Quem também encontrou vídeos de sua orquestra, a Bachiana, no YouTube foi o maestro João Carlos Martins, para quem a rede é ferramenta de pesquisa. "Uso a internet para ouvir trechos de gravações que não fazem parte do repertório tradicional e tomar decisões sobre meus concertos. Sei que o meu arquivista baixa partituras pela internet. Não tenho esse hábito. Compro de sites americanos e europeus e recebo a partitura pelo correio", conta.

"Salva-vidas"
Download de partitura já "salvou" o maestro Ricardo Bernardes, doutorando em musicologia na Universidade do Texas (EUA), quando regeu em São Paulo, em junho de 2006, o "Réquiem à Memória de Camões", de João Domingos Bomtempo (1775-1842). A partitura de orquestra chegou em tempo, mas não veio a redução do "Réquiem" para canto e piano, essencial para a preparação de solistas e coro. A solução foi entrar no site da Biblioteca Nacional de Lisboa: "Tive acesso à edição original da obra, de 1819, que foi usada nos ensaios", diz.
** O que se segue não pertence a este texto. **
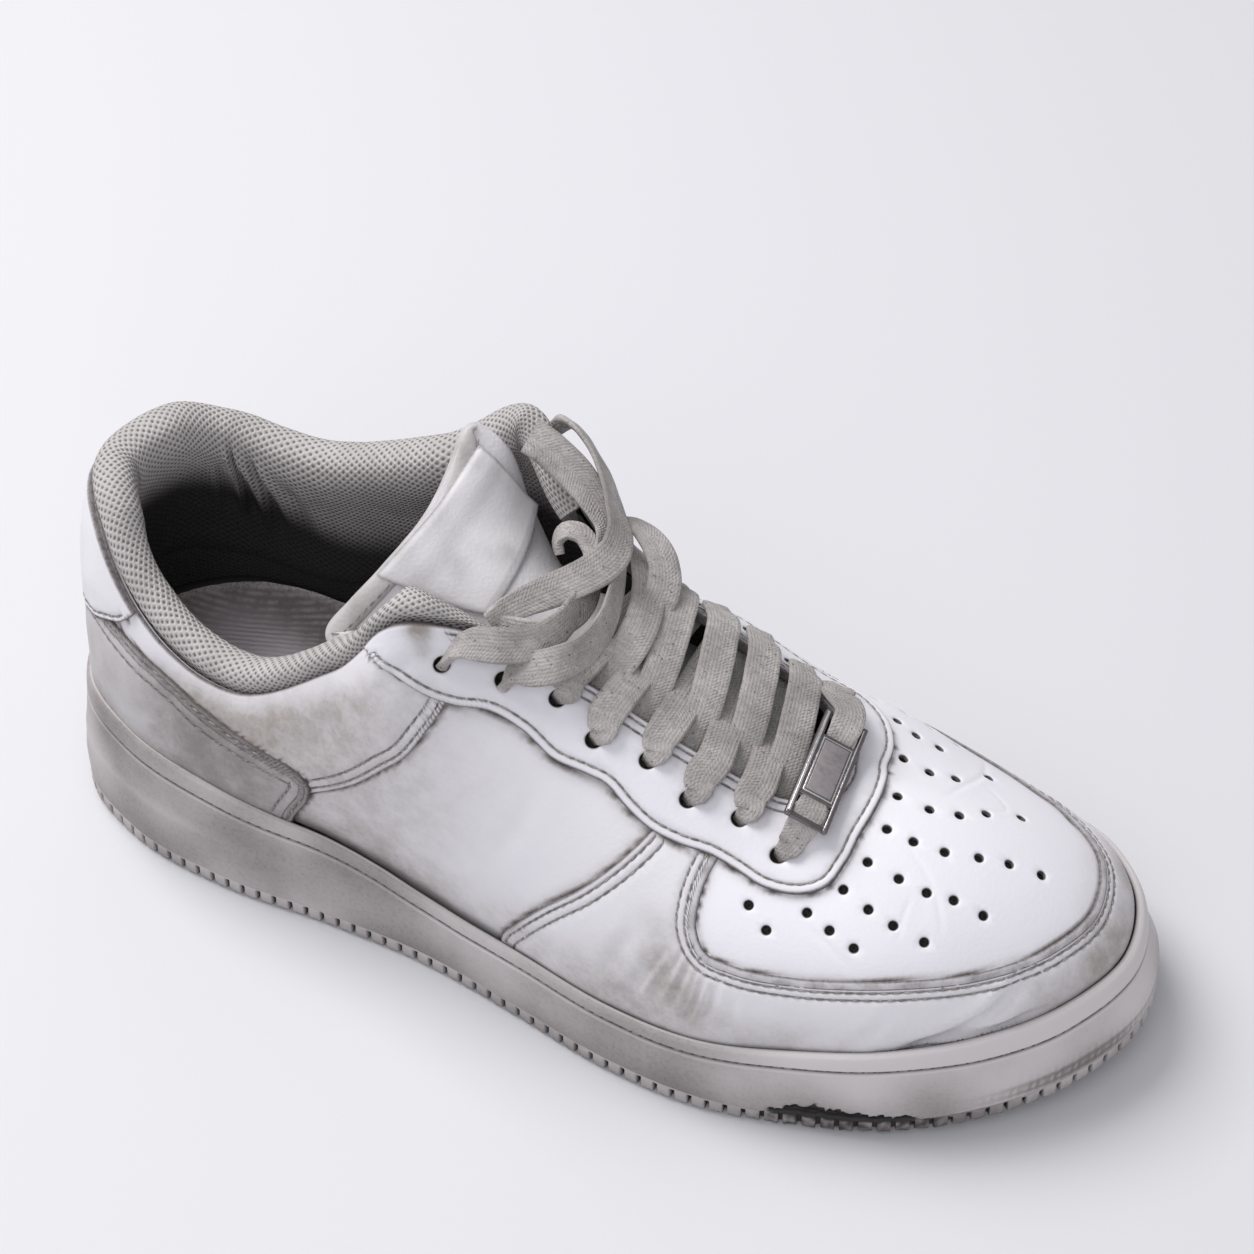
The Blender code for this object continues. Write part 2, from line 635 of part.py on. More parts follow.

Como um fecho de ouro para as comemorações dos 250 anos do nascimento de Mozart (1756-1791), partituras das obras completas do compositor foram disponibilizadas em 2006.
Pensando no acervo brasileiro, a cravista Rosana Lanzelotte coordena, na UniRio, o projeto "Biblioteca Digital de Música Brasileira", que visa festejar, em 2008, os 200 anos da chegada da corte portuguesa de d. João ao Brasil, colocando no ar partituras de compositores em atividade no país naquele período, como José Maurício Nunes Garcia, Marcos Portugal e Sigismund Neukomm.
"Diferentemente de sites que disponibilizam só imagens das partituras, no nosso as obras estarão em formato para execução, isto é, com partes separadas para os músicos", diz.
Há até situações em que a informação da rede chega a quem não a usa para downloads. Caso do compositor Mário Ficarelli, presenteado com achados de amigos e filhos. "Acabei de ganhar uma gravação de músicas da Ásia Central com instrumentos originais, de 1925 a 1948. Uma preciosidade", festeja. "É claro que algo assim eu nunca encontraria no mercado -nem no internacional."